The trail ended with a fun lights show which illuminated the main Kew greenhouse in all its glory, lighting it up in different colours in time with the music.  The whole event seemed to be more a surreal exploration of light and sound amongst nature which is why I think many families must have finished the trail sorely disappointed.  The Christmas Village was rather mediocre and the rides were small and targeted to children – fair enough perhaps! 

In conclusion, the Christmas trail was not at all what it promised to be, however if you’re willing to forgo all expectations, there are parts that are aesthetically beautiful, especially so at night time and we still managed to enjoy ourselves!

Ghost World

4 Dec

Every time I watch Ghost World, I am transported straight back to being 17 years old again.  That was around the time I was studying for my A-Levels and to escape from my world of Pure Maths and memorising facts, I’d wander round the local HMV store to browse for something that could take me away from the tedium of my daily life.  During one of these browsing sessions, I came across Ghost World and I’m bloody glad I did as it spoke VOLUMES to me as a cynical, melancholic and precocious adolescent.  And let’s face it, who hasn’t been one of those?!


The film is actually based on a comic book by Daniel Clowes and this is carried through the film with vivid, almost cartoonish imagery.  The main character, Enid (played by the underrated Thora Birch), is a cynical, pseudo-intellectual teenager and the story follows her and her best friend, Rebecca (played by a baby Scarlett Johannson before she became a Hollywood clone) the summer after they graduate from high school.  Their boredom leads to them playing a cruel trick on the unsuspecting and adorable Seymour, who is played by the amazing Steve Buscemi.  Both eccentric misfits with Seymour openly acknowledging that he ‘can’t relate to 99% of humanity’, their relationship develops into one of genuine affection and Birch and Buscemi play their parts superbly.   Enid’s witticisms and sense of superiority over the rest of society is something familiar to most teenagers, and her increasing confusion as she wrestles with the elusive  question of ‘What’s this all about?’  results in a moving, poignant conclusion.

The sense of apathy and restlessness that pervades the film is key to its beauty, along with its gorgeous cinematography and the soundtrack (which made me start listening to 60’s Bollywood music).  The script is incredibly clever and speaks volumes about how utterly alone and fearful you can feel after school, in a world that values the superficial (demonstrated hilariously by Enid’s caricature of an Art Teacher, who humiliated Enid’s drawings by dismissing them as ‘cartoons’ and praises a tampon in a cup because it contains so many “issues”).

“Don’t hate me because I’m rich”

26 Nov

The other day I found myself at a train station, bored out of my mind, and I spied ‘Grazia’ – the big fashion issue! – in the newsagent.  I had some spare change in my pocket which y’know I could’ve saved because I knew what would happen.  I’d buy it, flick through it in fifteen minutes at the most, then that would be that.  But I went against my better judgement and bought it, flicked through it in ten minutes and then that was that.  Only one article in particular piqued my interest – a piece by Catherine Pickering on the prejudice she gets for being rich.

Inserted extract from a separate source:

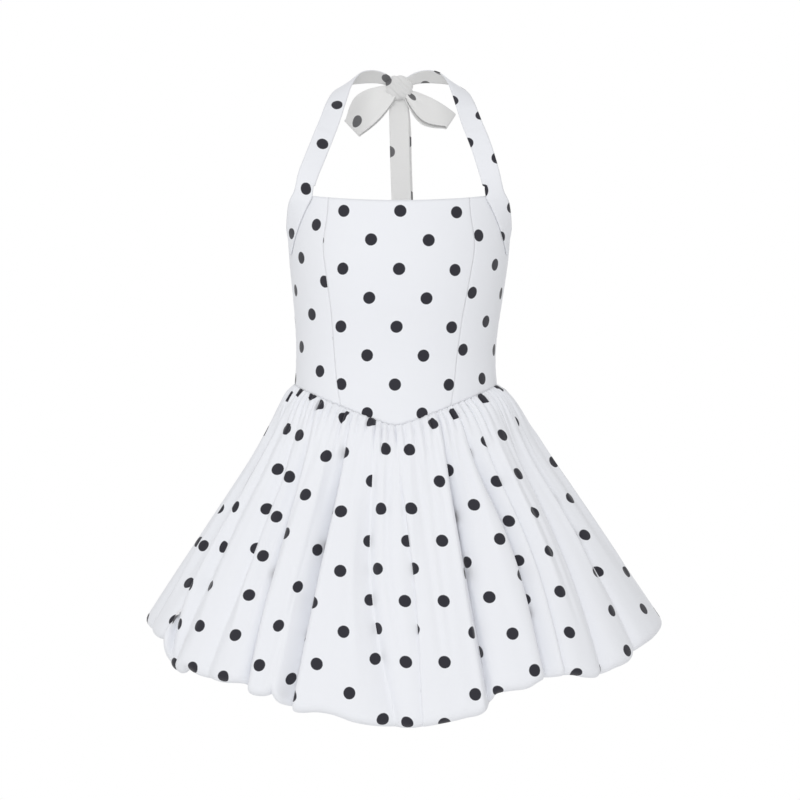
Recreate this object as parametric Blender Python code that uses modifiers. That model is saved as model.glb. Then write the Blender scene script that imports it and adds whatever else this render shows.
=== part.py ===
"""Halter-neck dress with a gathered bubble skirt, filled out and hollow.

Metres, +Z up. +X is to the right seen from the front, and the front faces -Y.
The origin is at the nape, on the inner face of the tied neck band, where the
wearer's neck holds the dress. Left and right are as seen from the front.

Every panel is a lofted sheet with a wall of the cloth's thickness. The bodice panels
lie on one oval body form, the straps and ties are ruled strips, and the skirt is one
gathered and fluted surface that is cut at its seams.
"""

import math

import bmesh
import bpy
from mathutils import Matrix, Vector

MM = 0.001

# ---- driving dimensions -------------------------------------------------------------------
CLOTH = 1.4 * MM            # wall of one layer of cloth with its seam allowances
SEAM_GAP = 0.45 * MM        # clear space between two sewn edges
LAY_GAP = 0.5 * MM          # clear space between a piece and the panel that it lies on
AXIS_Y = -75 * MM           # the body's vertical axis, in front of the nape
OVAL_POWER = 2.2            # 2 is an ellipse; more is squarer

# Body form, from the neckline down: height, half width, depth to the front and to the back
# of the axis, and sideways shift, all in mm.
FORM_COLUMNS = ("height", "half_width", "front", "back", "shift")
FORM = (
    (-130, 142.0, 108.0, 96.0, 0.0),
    (-160, 142.0, 114.0, 97.0, 0.0),
    (-206, 140.5, 120.0, 97.5, 0.0),
    (-240, 137.5, 121.0, 96.0, -0.5),
    (-280, 132.5, 116.0, 92.5, -1.5),
    (-320, 128.0, 107.0, 88.5, -3.0),
    (-355, 126.5, 101.0, 86.0, -4.0),
    (-387, 128.5, 100.5, 86.5, -4.0),
    (-415, 133.0, 103.0, 90.0, -4.0),
    (-445, 140.0, 107.0, 95.0, -4.0),
)

# Neckline, armhole and waist edges, in mm.
NECK_CENTRE_Z = -160.5
NECK_CORNER_Z = -152.5
NECK_CORNER_X = 107.0
UNDERARM_Z = -206.5
WAIST_SIDE_Z = -386.5
WAIST_POINT_DROP = 50.0     # how far the front point lies below the side waist
WAIST_POINT_SOFT = 0.07     # rounding of that point, as a share of the half width

# Princess seam: height and distance from the centre line, in mm.
PRINCESS_COLUMNS = ("height", "from_centre")
PRINCESS = (
    (-150, 87.0),
    (-178, 89.0),
    (-215, 93.8),
    (-252, 89.2),
    (-301, 81.5),
    (-356, 75.7),
    (-387, 72.5),
    (-425, 66.0),
)

BODICE_ROWS = 12            # rows of points from the waist to the top edge
CENTRE_COLUMNS = 13         # columns across the centre front panel
CORNER_COLUMNS = 2          # steps of a side front panel from its seam to the neckline corner
ARMHOLE_COLUMNS = 5         # and from there to the side seam
BACK_COLUMNS = 9            # columns across a back panel

# ---- skirt --------------------------------------------------------------------------------
SKIRT_GAP = 1.5 * MM        # from the bodice edge to the middle of the gathered edge
HEM_HALF_WIDTH = 325.0      # of the crests, where the hem starts to roll under, in mm
HEM_FRONT = 208.0
HEM_BACK = 205.0
HEM_SHIFT = 6.0
SPRING_OUT = 8.5            # how far the gathers push the cloth out just below the waist
SPRING_RIGHT = 2.5          # and how much more they do at the right side than at the front
SPRING_LENGTH = 11.0
ROLL_RADIUS = 10.0          # of the hem where it turns under
ROLL_SLOPE = 0.85           # share of that radius by which the roll reaches lower
RETURN_LENGTH = 32.0        # of the turned cloth going up inside
RETURN_TAPER = 6.0
FOLD_SOFT = 4.0             # rounding at the bottom of a fold
FOLD_GROWS = 0.35           # share of the length over which a fold reaches its depth
FOLD_TURNS = 0.5            # share below which it changes to its depth at the hem
LIFT_STARTS = 0.4           # share below which a fold lifts the cloth
GATHER_SEAM = 1.3           # depth of the small gathers at the waist seam
GATHER_FULL = 2.7           # and at their fullest
GATHER_RISE = 9.0           # distance below the seam over which they grow
GATHER_FADE = 62.0          # and over which they run out

# Lowest height of the hem by the angle from the centre front, the same on both sides, in mm.
HEM_COLUMNS = ("angle", "height")
HEM = (
    (-12, -792.0),
    (0, -794.5),
    (12, -789.0),
    (22, -777.0),
    (33, -757.0),
    (45, -748.0),
    (55, -740.0),
    (64, -724.0),
    (72, -709.0),
    (80, -697.0),
    (90, -691.0),
    (100, -696.0),
    (112, -708.0),
    (126, -721.0),
    (145, -732.0),
    (168, -738.0),
    (192, -738.0),
)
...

This piece was actually in response to a blog by wealthy New York student, Rachel Sacks, who had written about the problems she faces as a rich girl which received a barrage of criticism.  I suppose I’ve been out of the loop with things so I hadn’t heard about this controversial blog entry, so I read the Grazia article with curiosity.

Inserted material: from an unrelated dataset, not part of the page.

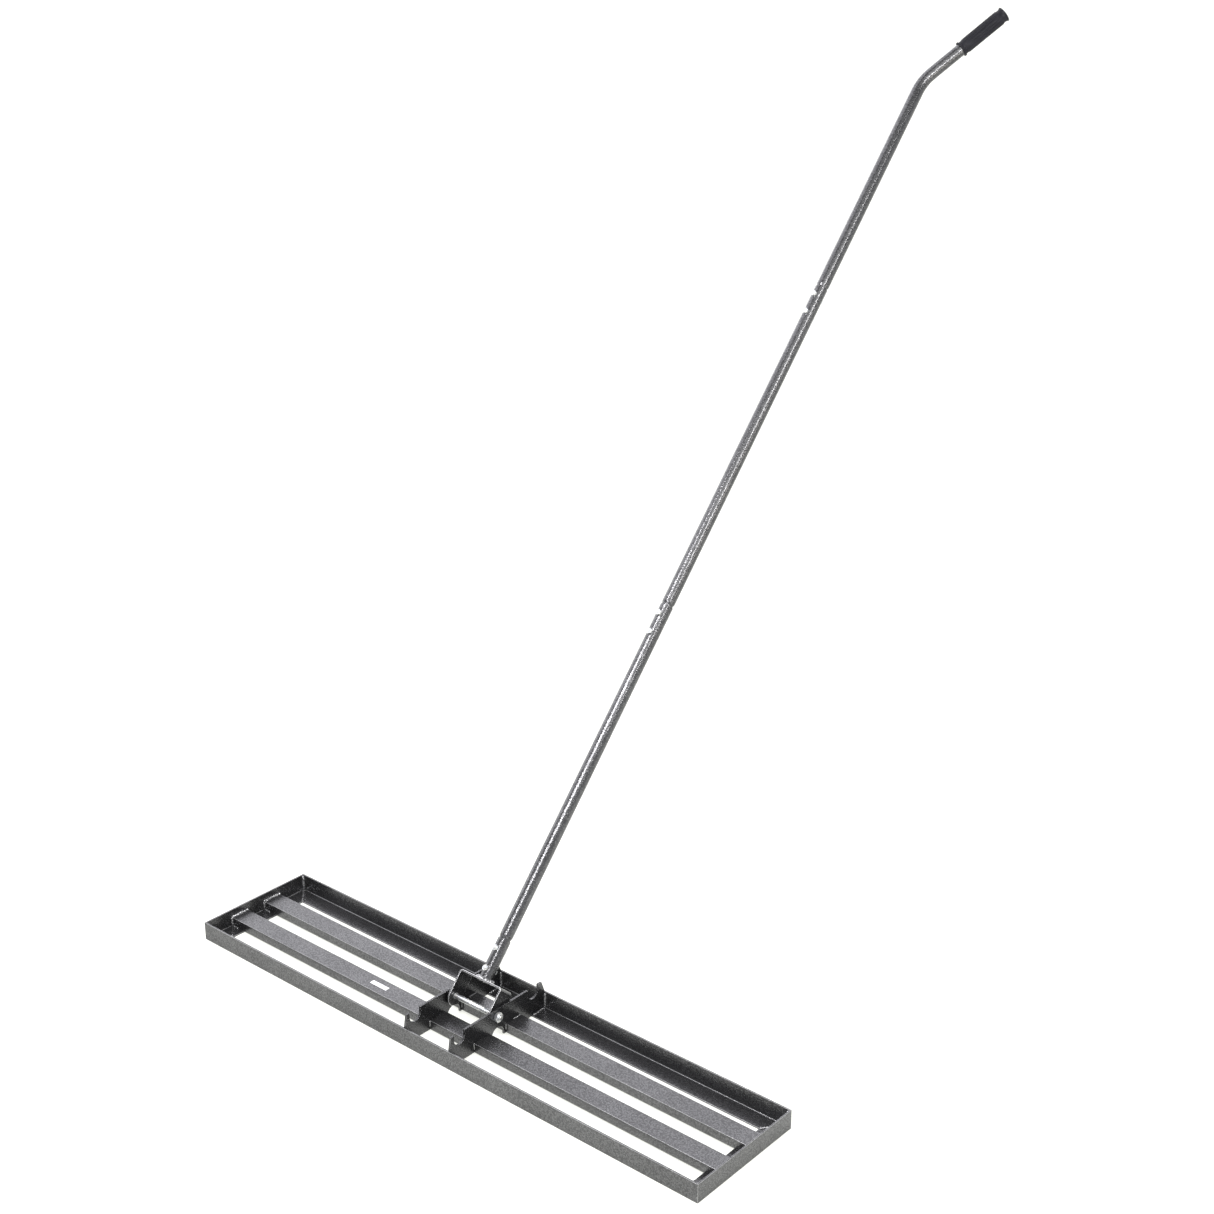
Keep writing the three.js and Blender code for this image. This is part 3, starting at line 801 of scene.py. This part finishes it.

I really did try and read it with an open-minded attitude and an impartial view.  I thought to myself, perhaps these girls really are victims of jealousy and insecurity from others – but before I even finished Pickering’s first paragraph, I knew where I stood, and it definitely wasn’t in their current season Manolo Blahnik’s.

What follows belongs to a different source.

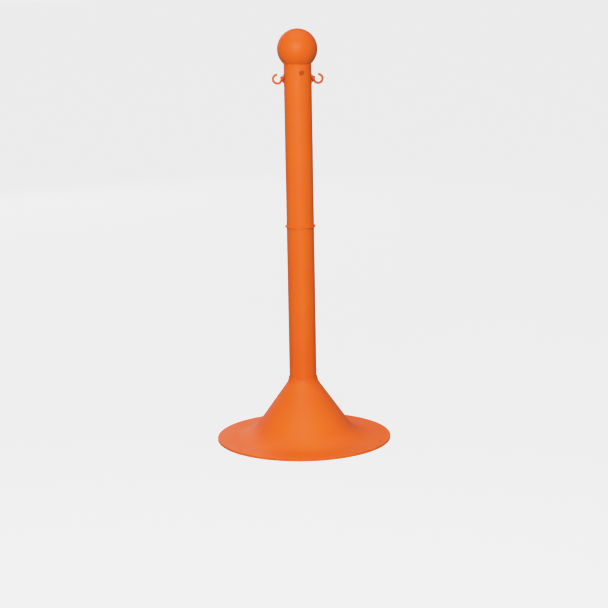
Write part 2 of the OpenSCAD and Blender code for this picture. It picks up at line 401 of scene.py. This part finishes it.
def make_base():
    lead = 1 * MM
    land_r = BASE_R - 22 * MM
    tray_top = RIM_H - 2 * MM
    corners = [
        (SOCKET_R + lead, BASE_H, 0.2 * MM),
        (NECK_R, BASE_H, 0.6 * MM),
        (NECK_R, NECK_CORNER_Z, NECK_SWEEP),
        (*foot_corner(0), FOOT_SWEEP),
        (BASE_R, RIM_H, 1.2 * MM),
        (BASE_R, 0, 0.5 * MM),
        (BASE_R - LIP_W, 0, 0.5 * MM),
        (BASE_R - LIP_W, tray_top, 0),
        (land_r, tray_top, 0),
        (land_r, flange_z(land_r, BASE_WALL), 0),
        (*foot_corner(BASE_WALL), FOOT_SWEEP + BASE_WALL),
        (*cone_at(NECK_R, BASE_WALL), 1 * MM),
        (NECK_R, SOCKET_FLOOR - 3 * MM, 0.4 * MM),
        (STOP_R, SOCKET_FLOOR - 3 * MM, 0.4 * MM),
        (STOP_R, SOCKET_FLOOR, 0.4 * MM),
        (SOCKET_R, SOCKET_FLOOR, 0),
        (SOCKET_R, BASE_H - lead, 0.2 * MM),
    ]
    base = lathe("base_moulding", rounded(corners), 288)
    cutters = []
    for turn in RIM_RIVET_TURNS:
        x = RIM_RIVET_AT * math.cos(math.radians(turn))
        y = RIM_RIVET_AT * math.sin(math.radians(turn))
        seat = flange_z(RIM_RIVET_AT) - 0.9 * MM
        cutters.append(rod("recess", RIM_RIVET_RECESS_R, (x, y, seat), (x, y, RIM_H + 4 * MM)))
        cutters.append(rod("hole", RIVET_HOLE_R, (x, y, -1 * MM), (x, y, RIM_H + 2 * MM)))
    combine(base, cutters, "DIFFERENCE")
    smooth(base, 30)
    return finish_piece(base, "base", "base_plastic", base_plastic, "base_cone")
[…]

Firstly, the tone of the piece is snobby, condescending and imbued with a misplaced sense of security.  Perhaps if it was written more sensitively, some of the points could have even be argued persuasively but, as it was, the whole thing came off as a whiny, spoilt rant.  Apparently, Rachel Sacks was inspired to write her entry after ‘getting attitude from a grocery-store cashier last month simply because she was carrying a Mulberry shopping bag.’  If this was the case, yes, I do think it’s wrong.  Casting judgments on people you don’t know based on superficial things is wrong.  Everyday I see plenty of people carrying Mulberry shopping bags but I don’t always assume that this is because they have been handed everything on a plate.  Indeed, most people work hard for their money and are allowed to treat themselves because, life’s short and you might as well enjoy yourself.  The sad fact is that everyone is judged by how they look.  While richer people may feel like they are victims of prejudice, poorer people are equally victims of prejudice in a consumer-driven world where the media makes you feel as though you’re practically a second rate citizen if you don’t keep up with the trends.

Pickering seems to be the queen of bitchy comments – when talking about a ‘working-class’ friend, she mentions that ‘she still hadn’t been abroad when we met and she was 21!’  She goes on to say that it isn’t her fault that she has ‘high standards’ and that this income disparity creates a gap in her friendships as ‘I often stick out like a sore thumb when we go out, dressed in my designer gear while everyone else is in high street.’  It is rather clear Pickering gets a kick out of distinguishing herself from everyone else so her flimsy protestations that she tries to understand her friends’ concerns about work or competing for a promotion are laughable.  She couldn’t try any less.  

And her comment that she ‘simply can’t relate’ to those less fortunate than her is not a concern reserved for the more financially fortunate than others.  It is reserved for those spoilt, vacuous and narcissistic beings like Pickering or Sacks, but that is not an issue to do with one’s wealth or lack of it, but rather of one’s complete and utter lack of class.